LOI/project proposals that complement /augment existing GSC TGI sub-project activities are encouraged and prospective proponents should examine material such as the Program Website: www.nrcan.gc.ca/TGI and the TGI 2016 Report of Activities to learn more about existing program activities.

Review Procedures and Selection Criteria

Submitted LOI/Project proposals will be evaluated by appropriate science experts, as well as senior program management, and assessed using the following criteria weightings.
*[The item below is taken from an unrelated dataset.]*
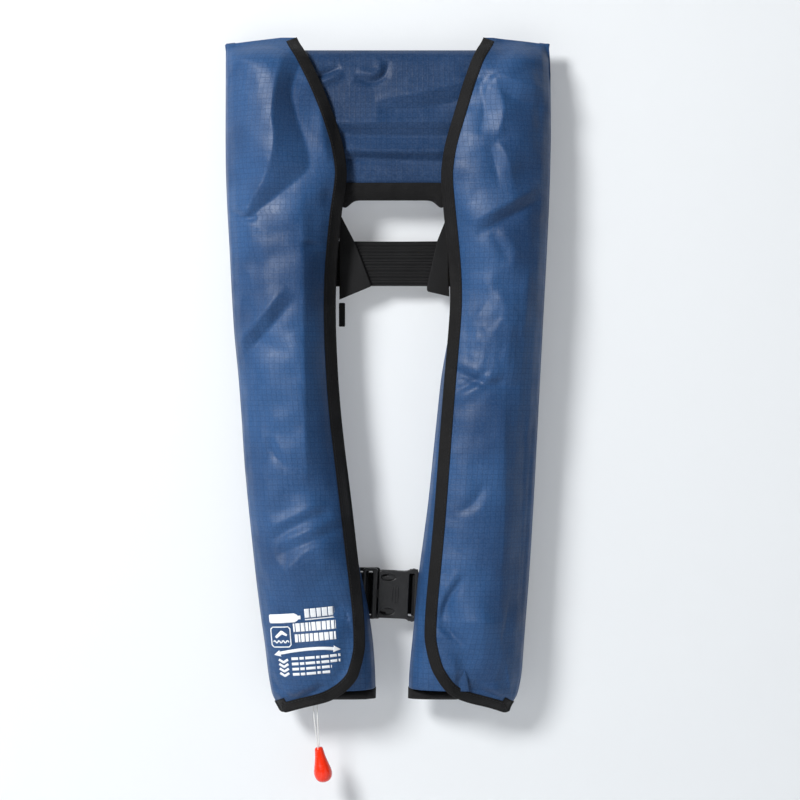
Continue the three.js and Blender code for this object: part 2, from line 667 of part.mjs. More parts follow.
function addWhistle() {
  const [x, z] = WHISTLE;
  const shape = new THREE.Shape();
  shape.moveTo(-3.5, 4);
  shape.lineTo(-8, -12);
  shape.lineTo(-8, -40);
  shape.absarc(-5, -40, 3, Math.PI, 1.5 * Math.PI);
  shape.lineTo(5, -43);
  shape.absarc(5, -40, 3, -Math.PI / 2, 0);
  shape.lineTo(8, -12);
  shape.lineTo(3.5, 4);
  shape.absarc(0, 4, 3.5, 0, Math.PI);
  const y = [HARDWARE_Y - 5.5, HARDWARE_Y + 5.5];
  const body = solid(slab(shape, ...y, 4).translate(x, 0, z));
  const hole = solid(rodY(x, z, 2.2, -60, 0, 12));
  const window = (middle) => solid(box(
    [middle - 2.2, y[0] - 1, z - 24], [middle + 2.2, HARDWARE_Y - 1, z - 19],
  ));
  const mouth = solid(box([x - 6, HARDWARE_Y - 2.2, z - 50], [x + 6, HARDWARE_Y + 1.4, z - 21]));
  const whistle = body.subtract(hole).subtract(window(x - 4)).subtract(window(x + 4));
  add(plastic("whistle", 0xf0741c), whistle.subtract(mouth));
}

function addWhistleCord() {
  const [x, z] = WHISTLE;
  const loop = new THREE.TorusGeometry(TUBE_RADIUS + 1.6, 1, 6, 18).translate(ORAL_X, HARDWARE_Y, z);
  const start = ORAL_X + TUBE_RADIUS + 1.8;
  const path = [
    [start, HARDWARE_Y, z], [start + 4, HARDWARE_Y - 5, z + 4], [x - 5, HARDWARE_Y - 8.6, z + 3],
    [x, HARDWARE_Y - 7.4, z], [x, HARDWARE_Y, z], [x, HARDWARE_Y + 7.4, z],
  ];
  add(cloth("whistle_cord", 0xe8e8e4), solid(loop).add(solid(cord(path, 1, 18))));
}

// ---- yoke strap behind the gap ----
const STRAP_TOP = -112;
const STRAP_BOTTOM = -155;

function addYokeStrap() {
  add(black("yoke_strap"), solid(box([-58, GAP, STRAP_BOTTOM], [70, GAP + 2.2, STRAP_TOP])));
  const leftPatch = polygon([
    point(-45.5, -84), point(-30, STRAP_TOP - 2), point(-14.3, STRAP_BOTTOM), point(-45.5, -168),
  ]);
  const rightPatch = polygon([
    point(59, -86), point(48.6, STRAP_TOP), point(39, STRAP_BOTTOM), point(39, -160), point(60.5, -165),
  ]);
  const patch = (outline) => solid(slab(outline, PANEL_FRONT + 0.2, -0.2)).subtract(panelZone());
  add(black("strap_patch_left"), patch(leftPatch));
  add(black("strap_patch_right"), patch(rightPatch));
  add(black("harness_tab"), solid(box([-46, GAP, -194], [-40, 2, -171])));
}

function panelZone() {
  const grown = (lobe) => solid(slab(sideOutline(lobe), PANEL_FRONT - 1, 1));
  const nudge = (lobe) => grown(lobe).translate([lobe.gapSign * GAP, 0, 0]).add(grown(lobe));
  return nudge(left).add(nudge(right));
}

// ---- belt ----
const TUNNEL_BACK = 9.4;
const TUNNEL = { left: [-112, -34], right: [76, 124] };

// A flat sleeve sewn behind a lobe, open at both ends for the belt.
function addTunnel(lobe) {
  const [west, east] = TUNNEL[lobe.side];
  const wall = 1.2;
  const outer = solid(box([west, 0.4, BELT_LEVEL - 32], [east, TUNNEL_BACK, BELT_LEVEL + 32]));
  const passage = box(
    [west - 1, 0.4 + wall, BELT_LEVEL - 27.5], [east + 1, TUNNEL_BACK - wall, BELT_LEVEL + 27.5],
  );
  add(navy(`belt_tunnel_${lobe.side}`), outer.subtract(solid(passage)));
}

// A strip of belt along a path in X and Y, standing on edge.
function beltStrip(path, thickness = BELT_THICK) {
  const half = thickness / 2;
  const side = (sign) => path.map((p, i) => {
    const before = path[Math.max(i - 1, 0)];
    const after = path[Math.min(i + 1, path.length - 1)];
    const along = after.clone().sub(before).normalize();
    return point(p.x - sign * half * along.y, p.y + sign * half * along.x);
  });
  const shape = polygon([...side(1), ...side(-1).reverse()]);
  return solid(post(shape, BELT_LEVEL - BELT_WIDTH / 2, BELT_LEVEL + BELT_WIDTH / 2));
}

function arc(x, y, radius, from, to, steps) {
  const points = [];
  for (let i = 0; i <= steps; i++) {
    const angle = THREE.MathUtils.lerp(from, to, i / steps);
    points.push(point(x + radius * Math.cos(angle), y + radius * Math.sin(angle)));
  }
  return points;
}

const MALE_BAR_X = -22;
const FEMALE_BAR_X = 28.6;
const FOLD_RADIUS = (BELT_BACK_Y - BELT_FRONT_Y) / 2;
const FOLD_Y = (BELT_BACK_Y + BELT_FRONT_Y) / 2;

function addWaistBelt() {
  const path = [
    point(MALE_BAR_X - 8, BELT_FRONT_Y),
    ...arc(BELT_FOLD_WEST, FOLD_Y, FOLD_RADIUS, -Math.PI / 2, -1.5 * Math.PI, 6),
    ...arc(BELT_FOLD_EAST, FOLD_Y, FOLD_RADIUS, Math.PI / 2, -Math.PI / 2, 6),
    point(BELT_FOLD_EAST - 8, BELT_FRONT_Y),
  ];
  const loop = barLoop(MALE_BAR_X, -1, 3.9);
  add(black("waist_belt"), beltStrip(path).add(loop));
}

// The belt doubled round a buckle bar: sign is the side on which the belt leaves it.
function barLoop(x, sign, radius) {
  const away = sign > 0 ? 0 : Math.PI;
  const turn = arc(x, BELT_FRONT_Y, radius, away + 0.35 * Math.PI, away + 1.65 * Math.PI, 10);
  const join = point(x + sign * 8, BELT_FRONT_Y + sign * 0.75);
  const joinBack = point(x + sign * 8, BELT_FRONT_Y - sign * 0.75);
  const ends = [point(x + sign * 26, BELT_FRONT_Y + sign * 0.75), join];
  const back = [joinBack, point(x + sign * 26, BELT_FRONT_Y - sign * 0.75)];
  return beltStrip([...ends, ...turn, ...back]);
}

// ---- side-release buckle, drawn about its own middle ----
const BUCKLE_X = 3.35;
const MALE_WEST = -23.6 - BUCKLE_X;
const FEMALE_WEST = -8 - BUCKLE_X;
const FEMALE_EAST = 30.3 - BUCKLE_X;
const BUCKLE_HALF_THICK = 5.5;
const PRONG_Z = 15;
const PRONG_ROOT_X = FEMALE_WEST + 2.4;

const buckle = new THREE.Group();
buckle.position.set(BUCKLE_X, BELT_FRONT_Y, BELT_LEVEL);
buckle.rotation.y = BUCKLE_TILT;
assembly.add(buckle);

// The belt end on the female half is drawn with the buckle, so that it tilts with it.
function addFemaleBelt() {
  const run = beltStrip([point(FEMALE_BAR_X + 8, BELT_FRONT_Y), point(78, BELT_FRONT_Y)]);
  const end = run.add(barLoop(FEMALE_BAR_X, 1, 3.5));
  add(black("belt_end_right"), end.translate([-BUCKLE_X, -BELT_FRONT_Y, -BELT_LEVEL]), buckle);
}

function addBuckleFemale() {
  const outline = new THREE.Shape();
  outline.moveTo(FEMALE_WEST, -21);
  outline.lineTo(FEMALE_WEST + 2, -23);
  outline.lineTo(FEMALE_EAST - 14, -23);
  outline.quadraticCurveTo(FEMALE_EAST - 9, -23, FEMALE_EAST - 5, -25.5);
  outline.absarc(FEMALE_EAST - 4, -22, 4, -Math.PI / 2, 0);
  outline.lineTo(FEMALE_EAST, 22);
  outline.absarc(FEMALE_EAST - 4, 22, 4, 0, Math.PI / 2);
  outline.lineTo(FEMALE_EAST - 5, 25.5);
  outline.quadraticCurveTo(FEMALE_EAST - 9, 23, FEMALE_EAST - 14, 23);
  outline.lineTo(FEMALE_WEST + 2, 23);
  outline.lineTo(FEMALE_WEST, 21);
  const shell = solid(slab(outline, -BUCKLE_HALF_THICK, BUCKLE_HALF_THICK, 4));
  const cavity = solid(box([FEMALE_WEST - 1, -3.7, -20.8], [FEMALE_WEST + 23.5, 3.7, 20.8]));
  const slotEast = FEMALE_EAST - 3.4;
  const slot = solid(box([slotEast - 5.5, -10, -21], [slotEast, 10, 21]));
  const thinBar = [-1, 1].map((side) => solid(box(
    [slotEast - 1, side > 0 ? 1.8 : -10, -21], [FEMALE_EAST + 1, side > 0 ? 10 : -1.8, 21],
  )));
  const sideOpening = (sign) => solid(box(
    [FEMALE_WEST + 4, -3.7, sign > 0 ? 20 : -30], [FEMALE_WEST + 17, 3.7, sign > 0 ? 30 : -20],
  ));
  const oval = (sign) => solid(slab(ovalShape(), -10, -3).translate(FEMALE_WEST + 9, 0, sign * 16.5));
  const body = shell.subtract(cavity).subtract(slot)
    .subtract(thinBar[0]).subtract(thinBar[1])
    .subtract(sideOpening(1)).subtract(sideOpening(-1))
    .subtract(oval(1)).subtract(oval(-1));
  add(plastic("buckle_female", 0x1b1b1c), body, buckle);
}

function ovalShape() {
  return new THREE.Shape().absellipse(0, 0, 7, 3.2, 0, 2 * Math.PI);
}

function addBuckleMale() {
  const plate = solid(slab(roundedBar(14.6, 49, 3), -4.6, 4.6, 3).translate(MALE_WEST + 7.3, 0, 0));
  const slot = solid(box([MALE_WEST + 3.2, -10, -22], [MALE_WEST + 9.4, 10, 22]));
  const thinBar = [-1, 1].map((side) => solid(box(
    [MALE_WEST - 1, side > 0 ? 1.8 : -10, -22], [MALE_WEST + 5, side > 0 ? 10 : -1.8, 22],
  )));
  const guide = solid(box([MALE_WEST + 13, -2.8, -3.5], [FEMALE_WEST + 20, 2.8, 3.5]));
  const body = plate.subtract(slot).subtract(thinBar[0]).subtract(thinBar[1]).add(guide);
  add(plastic("buckle_male", 0x1b1b1c), body, buckle);
}

// A springy prong with a barb that catches in the side opening; sign is +1 for the upper one.
function addProng(name, sign) {
  const shape = new THREE.Shape();
  shape.moveTo(0, -2);
  shape.lineTo(14, -1);
  shape.lineTo(18, -1);
  shape.quadraticCurveTo(19, 2, 14, 5.2);
  shape.quadraticCurveTo(9, 8.4, 6, 6);
  shape.lineTo(5, 2);
  shape.lineTo(0, 2);
  shape.absarc(0, 0, 2, Math.PI / 2, 1.5 * Math.PI);
  const prong = slab(shape, -2.8, 2.8, 4);
  if (sign < 0) prong.rotateX(Math.PI);
  prong.translate(PRONG_ROOT_X, 0, sign * PRONG_Z);
  add(plastic(name, 0x1b1b1c), solid(prong), buckle);
}

// ---- belt adjuster behind the jacket ----
const ADJUSTER_X = -20;
const ADJUSTER_BACK = BELT_BACK_Y + 1.5 * BELT_THICK + 0.7;

function addAdjuster() {
  const frame = solid(slab(roundedBar(28, 50, 3), ADJUSTER_BACK, ADJUSTER_BACK + 3, 3));
  const slot = (x) => solid(box([x - 3.6, 0, -21.5], [x + 3.6, 40, 21.5]));
  const body = frame.subtract(slot(-6.2)).subtract(slot(6.2)).translate([ADJUSTER_X, 0, BELT_LEVEL]);
  add(plastic("belt_adjuster", 0x1b1b1c), body);
}

// The tail climbs through one slot, crosses the middle bar and goes back through the other.
function addBeltTail() {
  const low = BELT_BACK_Y + BELT_THICK + GAP;
  const high = ADJUSTER_BACK + 3 + GAP + BELT_THICK / 2;
  const path = [
    point(ADJUSTER_X - 78, low), point(ADJUSTER_X - 8, low), point(ADJUSTER_X - 5.4, high - 0.8),
    point(ADJUSTER_X - 3.4, high), point(ADJUSTER_X + 3.4, high), point(ADJUSTER_X + 5.4, high - 0.8),
    point(ADJUSTER_X + 7.8, low),
  ];
  add(black("belt_tail"), beltStrip(path));
}

addBackPanel();
for (const lobe of [left, right]) {
  addFront(lobe);
  addUnderFlap(lobe);
  addClosure(lobe);
  addTunnel(lobe);
}
addCollar();
addBladder();
addReflectiveTape(left, -117, -104);
addReflectiveTape(right, 108, 124);
addManifold();
addInflatorBody();
addCapNut();
addLever();
addPiercingPin();
addCylinder();
addPullCord();
addToggle();
addOralTube();
addOralValve();
addWhistle();
addWhistleCord();
addYokeStrap();
addWaistBelt();
addFemaleBelt();
addBuckleFemale();
addBuckleMale();
addProng("buckle_prong_upper", 1);
addProng("buckle_prong_lower", -1);
addAdjuster();
addBeltTail();

export default assembly;
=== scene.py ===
import json
import math

import bmesh
import bpy
import numpy as np
from mathutils import Matrix, Vector, noise
from mathutils.bvhtree import BVHTree


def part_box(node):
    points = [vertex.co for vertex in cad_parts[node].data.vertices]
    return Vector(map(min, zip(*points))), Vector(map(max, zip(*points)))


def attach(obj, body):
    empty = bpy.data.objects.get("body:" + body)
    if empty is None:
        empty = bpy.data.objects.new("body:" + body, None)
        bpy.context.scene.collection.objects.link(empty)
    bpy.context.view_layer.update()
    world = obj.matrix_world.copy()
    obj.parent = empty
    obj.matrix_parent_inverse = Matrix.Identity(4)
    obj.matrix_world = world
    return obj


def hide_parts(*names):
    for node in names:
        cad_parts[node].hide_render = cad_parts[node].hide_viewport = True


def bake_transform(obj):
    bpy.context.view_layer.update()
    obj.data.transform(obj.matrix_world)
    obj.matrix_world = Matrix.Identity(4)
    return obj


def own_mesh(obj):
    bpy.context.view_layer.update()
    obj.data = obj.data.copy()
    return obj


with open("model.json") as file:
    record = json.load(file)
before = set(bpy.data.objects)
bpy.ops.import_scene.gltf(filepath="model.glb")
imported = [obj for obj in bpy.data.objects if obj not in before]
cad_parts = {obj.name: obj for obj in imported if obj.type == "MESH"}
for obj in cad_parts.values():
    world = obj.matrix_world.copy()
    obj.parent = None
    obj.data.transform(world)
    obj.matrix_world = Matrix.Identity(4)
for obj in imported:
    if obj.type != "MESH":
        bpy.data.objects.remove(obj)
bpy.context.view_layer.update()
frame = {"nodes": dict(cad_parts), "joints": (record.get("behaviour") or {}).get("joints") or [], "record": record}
MM = 0.001
HEM_Y = -3.0  # where a sheet lies at its wall edge, and in rows where a ray finds nothing
BODY_OF = {node: body for body, nodes in frame["record"]["behaviour"]["bodies"].items() for node in nodes}


# ---- measuring the frame ----
def box(node):
    """Lowest and highest corner of a CAD node, in mm."""
    low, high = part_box(node)
    return np.array(low) / MM, np.array(high) / MM


def middle(node):
    low, high = box(node)
    return (low + high) / 2


def joint_named(name):
    return next(joint for joint in frame["joints"] if joint["name"] == name)


def vertices_of(nodes):
    """Vertices and triangles of several CAD nodes together, in mm."""
    points, faces = [], []
    for name in nodes:
        mesh = frame["nodes"][name].data
        start = len(points)
        points += [v.co / MM for v in mesh.vertices]
        faces += [[start + i for i in p.vertices] for p in mesh.polygons]
    return points, faces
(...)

  • Alignment with TGI Program [30%]: Does the LOI clearly demonstrate how the proposed work/research results support Program objectives/outcomes?
  • Scientific merit, Work plan and Budget [40%]: Is the proposed project scientifically sound/technically feasible and is the project work plan reasonable and well costed?
  • Research competence [10%]: Does the applicant and the research team together have all the expertise required to address the defined objectives competently and to complete the project successfully?
  • Collaboration, Partnership and Leverage [10%]: Are there other collaborators/partners involved in the project and what is their level of commitment and elements that they are funding?
  • Development of Highly Qualified Personnel [10%]:Does the proposal indicate how the knowledge and experience gained by students, postdoctoral fellows, research assistants or others, including industrial personnel, contribute to develop the next generation of highly skilled geoscientists for employment in the Canadian minerals industry, research institutes and/or university faculties?.

On the basis of this assessment, TGI management will determine which LOIs/project proposals are successful and whether the work is best done under the auspices of a renewable single-year grant agreement, or alternatively, as a 2-year grant agreement. There will be no appeal process.  Only applicants successful at the LOI stage will be invited to negotiate the terms and conditions of a subsequent grant agreement.